Written problem >> In the listing below, find the line with "root_radius = knot_radius + 0.4 * mm", then repeat exactly every line from the top through that one.

___ Recorded information ___

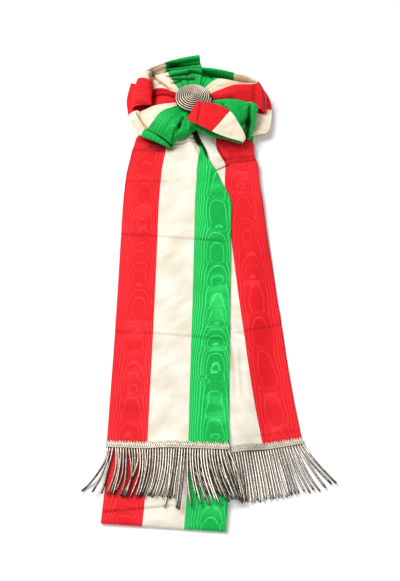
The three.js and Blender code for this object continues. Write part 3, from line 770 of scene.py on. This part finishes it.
knot_rise = knot_high.z - knot_low.z
knot_share = np.array([0, 0, 0.08, 0.3, 0.5, 0.7, 0.92, 1, 1])
knot_waist = np.array([0, 0.86, 0.95, 0.9, 0.86, 0.9, 0.93, 0.8, 0])
knot_profile = np.stack([knot_radius * knot_waist, knot_low.z + knot_rise * knot_share], axis=-1)
knot_drum = closed_lathe(knot_profile, 192, pucker=0.05, puckers=24)
# The knot's cloth is darker in its noise's hollows: painted shade in the gathers.
puckered = plain_cloth(
    "gathered_cloth", colour(196, 184, 158), colour(246, 238, 218),
    waves=420.0, detail=3.0, roughness=0.7, strength=0.4,
)
knot = new_piece("knot_gathers", *knot_drum, puckered)
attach(knot, "root")
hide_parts("rosette_knot")

# The rosette's loops: each is the full ribbon, drawn up on the thread at the knot, opened like a
# fan and turned back on itself at its outer fold, which stands up in a roll. The stripes run out
# along the top and back along the underside.
button_low, button_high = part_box("rosette_button")
button_radius = button_high.x
button_underside = button_low.z
root_radius = knot_radius + 0.4 * mm

# A row is one section from the knot to the fold and back: root and out are its directions at the
# knot and at the fold, in degrees from +x; u is where in the ribbon it lies, from the red selvage
# to the green one; the rest are millimetres. tuck is how far the roll overhangs its furrow.
loop_columns = "root out reach roll tuck dip apron crown rim sole u"
upper_left_table = named(
    loop_columns,
    (66, 84.5, 55.5, 5, 0, 3, 0, 25, 27, 9, 1),
    (99, 102, 51.5, 5, 0, 3, 0, 25, 28, 9, 0.833),
    (137, 122.5, 52, 5, 0, 1.5, 0, 24, 28.5, 9, 0.667),
    (143, 141, 57.5, 6, 0, 3.5, 0, 23, 27.5, 8.5, 0.5),
    (146, 152, 59.5, 11, 2, 7, 0, 20.5, 27, 8, 0.36),
    (148, 156, 58.5, 14, 3, 7, 0.5, 20, 27, 8, 0.325),
    (150.5, 158, 58.3, 15.6, 3, 7, 0.5, 19.8, 26.8, 8, 0.3),
    (168, 171, 57, 17, 3, 7, 0.5, 19, 26, 8, 0.167),
    (190, 186, 57, 17, 2, 4, 1, 17, 20.5, 9, 0),
)
lower_left_table = named(
    loop_columns,
    (150, 150, 70, 8, 0, 0, 0, 7.4, 7.4, 6.1, 0),
    (170, 170, 65, 8, 0, 0, 0, 7.4, 7.4, 6.1, 0.18),
    (186, 187.5, 62, 8, 0, 0, 0, 8, 8, 6.4, 0.33),
    (188, 189.5, 61.5, 9, 0, 2, 0, 19, 15, 10, 0.36),
    (196, 203, 62.5, 9, 0, 2, 0, 20, 14.5, 10, 0.52),
    (203, 218, 62, 8, 1, 4, 0, 22, 17, 10.6, 0.667),
    (222, 232, 58, 7, 2, 7.5, 0, 23.5, 18.5, 10.8, 0.76),
    (238, 244, 57.5, 7, 2, 7.5, 0, 23, 18, 10.8, 0.84),
    (243, 249, 57, 7, 2, 7.5, 0, 22.5, 17.5, 10.8, 0.86),
    (246, 250.5, 48, 6, 0.5, 3, 0, 22.5, 20, 11, 0.885),
    (254, 256, 43.5, 6, 0, 1, 0, 22.5, 21.5, 11, 0.92),
    (262, 262, 41, 6, 0, 0.5, 0, 22, 20.5, 11, 0.945),
    (268, 269, 35, 6, 0, 0, 0, 21.5, 20.5, 11, 0.97),
    (276, 277, 31.5, 6, 0, 0, 0, 21, 19.5, 11, 1),
)
right_table = named(
    loop_columns,
    (84, 86, 42.5, 6, 0, 5, 0, 21.5, 21, 11.5, 1),
    (74, 79, 43, 3.6, 0, 6, 0, 22, 22.5, 9, 0.95),
    (66, 56, 44, 2.8, 0, 12, 0, 23, 25.5, 9, 0.82),
    (57, 35, 51, 2.6, 0, 13, 0, 24.5, 27, 8.5, 0.667),
    (43, 25, 59, 2.8, 0, 11, 0, 25.5, 27, 8, 0.5),
    (29, 17.5, 67, 4.4, 0.5, 3, 1, 26, 26.5, 8, 0.36),
    (26, 15.5, 68, 4, 0, 1, 1.5, 26, 25.5, 8, 0.325),
    (14, 4, 68.5, 4, 0, 0, 2.5, 26.5, 23.5, 8.5, 0.167),
    (-2, -6.8, 67.5, 4, 0, 0, 3, 18.5, 15.5, 10, 0),
)
lower_right_table = named(
    loop_columns,
    (1, -7, 62, 9, 0, 0.5, 0, 24.5, 24, 11, 1),
    (-14, -20, 63, 7, 1, 4, 0, 23, 22, 11, 0.89),
    (-28, -30.5, 66, 7, 1, 6, 0, 20.5, 18.5, 11, 0.78),
    (-38, -38, 67.5, 8, 0, 3, 0, 17.5, 16, 11, 0.68),
    (-38, -37, 61, 8, 0, 0, 0, 9.6, 9.8, 8.3, 0.655),
    (-28, -28.5, 69.5, 8, 0, 0, 0, 9.5, 9.7, 8.1, 0.58),
    (-23.5, -24, 76, 8, 0, 0, 0, 9.4, 9.6, 8, 0.51),
    (-20, -20.5, 77, 8, 0, 0, 0, 9.2, 9.4, 7.8, 0.48),
    (-1, -2, 75.5, 8, 0, 0, 0, 8.4, 8.4, 7, 0.345),
    (11, 11, 75, 8, 0, 0, 0, 7.1, 7.1, 5.9, 0.17),
    (24, 25, 73.5, 8, 0, 0, 0, 7.1, 7.1, 5.9, 0),
)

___

Complete response >>
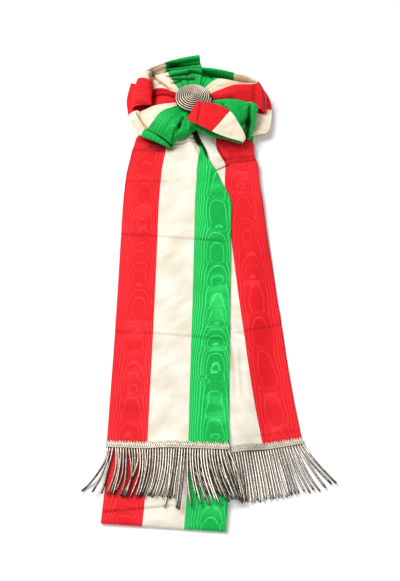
The three.js and Blender code for this object continues. Write part 3, from line 770 of scene.py on. This part finishes it.
knot_rise = knot_high.z - knot_low.z
knot_share = np.array([0, 0, 0.08, 0.3, 0.5, 0.7, 0.92, 1, 1])
knot_waist = np.array([0, 0.86, 0.95, 0.9, 0.86, 0.9, 0.93, 0.8, 0])
knot_profile = np.stack([knot_radius * knot_waist, knot_low.z + knot_rise * knot_share], axis=-1)
knot_drum = closed_lathe(knot_profile, 192, pucker=0.05, puckers=24)
# The knot's cloth is darker in its noise's hollows: painted shade in the gathers.
puckered = plain_cloth(
    "gathered_cloth", colour(196, 184, 158), colour(246, 238, 218),
    waves=420.0, detail=3.0, roughness=0.7, strength=0.4,
)
knot = new_piece("knot_gathers", *knot_drum, puckered)
attach(knot, "root")
hide_parts("rosette_knot")

# The rosette's loops: each is the full ribbon, drawn up on the thread at the knot, opened like a
# fan and turned back on itself at its outer fold, which stands up in a roll. The stripes run out
# along the top and back along the underside.
button_low, button_high = part_box("rosette_button")
button_radius = button_high.x
button_underside = button_low.z
root_radius = knot_radius + 0.4 * mm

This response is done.